To some extent I would buy into this. After the crash we've had a lot of changes in financial regulation. Things like Dodd Frank and so on. And when I look at the changes that affect my professional life I'm appalled at the near ignorant way in which the rules were crafted. So I don't have great hopes that the parts about financial regulation were done any better. So I can well believe that those who crafted the laws and regulations were sufficiently bozo-like that they could have messed up the ability of the markets to operate. The implication of this is of course that we need to go back and revisit that regulation.

Then there's an alternative explanation:

Bill Gross, the legendary (non-fictional) bond trader, has recently called the end of the 35-year bull market in government debt. Just as it took the action of determined central bankers to bring to a close the era of high inflation, they do have the tools to lift bond yields off the floor and keep them elevated. Despite the fireworks that may follow, it is surely better the shift happens sooner rather than later.

Are we just seeing a turn in the tide of economic affairs? At which point we should be doing pretty much nothing of course. Although it is going to be interesting to see the current generation of bond traders deal with something they've not really experienced, a bear market.

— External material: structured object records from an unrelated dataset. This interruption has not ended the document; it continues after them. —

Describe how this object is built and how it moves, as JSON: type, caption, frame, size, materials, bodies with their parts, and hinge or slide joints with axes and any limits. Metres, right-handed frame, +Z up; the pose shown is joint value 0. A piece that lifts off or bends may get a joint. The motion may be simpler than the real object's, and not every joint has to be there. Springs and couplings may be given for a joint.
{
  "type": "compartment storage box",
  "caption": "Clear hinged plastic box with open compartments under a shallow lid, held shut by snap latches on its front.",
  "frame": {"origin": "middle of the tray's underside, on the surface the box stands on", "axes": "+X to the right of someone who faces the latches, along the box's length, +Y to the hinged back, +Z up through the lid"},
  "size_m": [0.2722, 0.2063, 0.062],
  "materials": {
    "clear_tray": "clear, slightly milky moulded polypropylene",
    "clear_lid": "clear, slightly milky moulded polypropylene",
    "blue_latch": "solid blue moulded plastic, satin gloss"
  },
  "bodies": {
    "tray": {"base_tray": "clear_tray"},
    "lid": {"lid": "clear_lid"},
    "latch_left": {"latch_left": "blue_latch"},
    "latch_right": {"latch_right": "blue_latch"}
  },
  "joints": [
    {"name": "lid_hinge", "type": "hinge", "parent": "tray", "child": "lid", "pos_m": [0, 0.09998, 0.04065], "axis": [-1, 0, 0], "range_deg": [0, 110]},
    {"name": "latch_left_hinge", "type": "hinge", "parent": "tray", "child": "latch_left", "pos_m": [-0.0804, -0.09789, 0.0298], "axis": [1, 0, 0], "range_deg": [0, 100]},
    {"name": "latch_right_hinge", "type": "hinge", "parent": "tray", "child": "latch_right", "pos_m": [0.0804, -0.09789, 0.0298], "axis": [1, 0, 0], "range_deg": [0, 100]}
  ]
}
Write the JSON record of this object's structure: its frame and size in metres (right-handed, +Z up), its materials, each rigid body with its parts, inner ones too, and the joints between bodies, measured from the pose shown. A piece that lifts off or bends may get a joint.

A final and third possibility is that this is the final arrival of the bond vigilantes. People have finally woken up to quite how much governments are borrowing, how many bonds are out there, the size of the money supply and the pitiful yields on offer and are thus stampeding for the exits. While it would be amusing to see those who predicted such behaviour vindicated (on the simple grounds that many have been sneering at them for said prediction) this is by a long way the least likely cause of current events. If it is the cause then interest rates will need to come back up a lot sooner than anyone would be happy with for any other reason. So we would have to do something, but not something we'd like to do. Fortunately this is the least likely cause so we'll almost certainly not have to do it.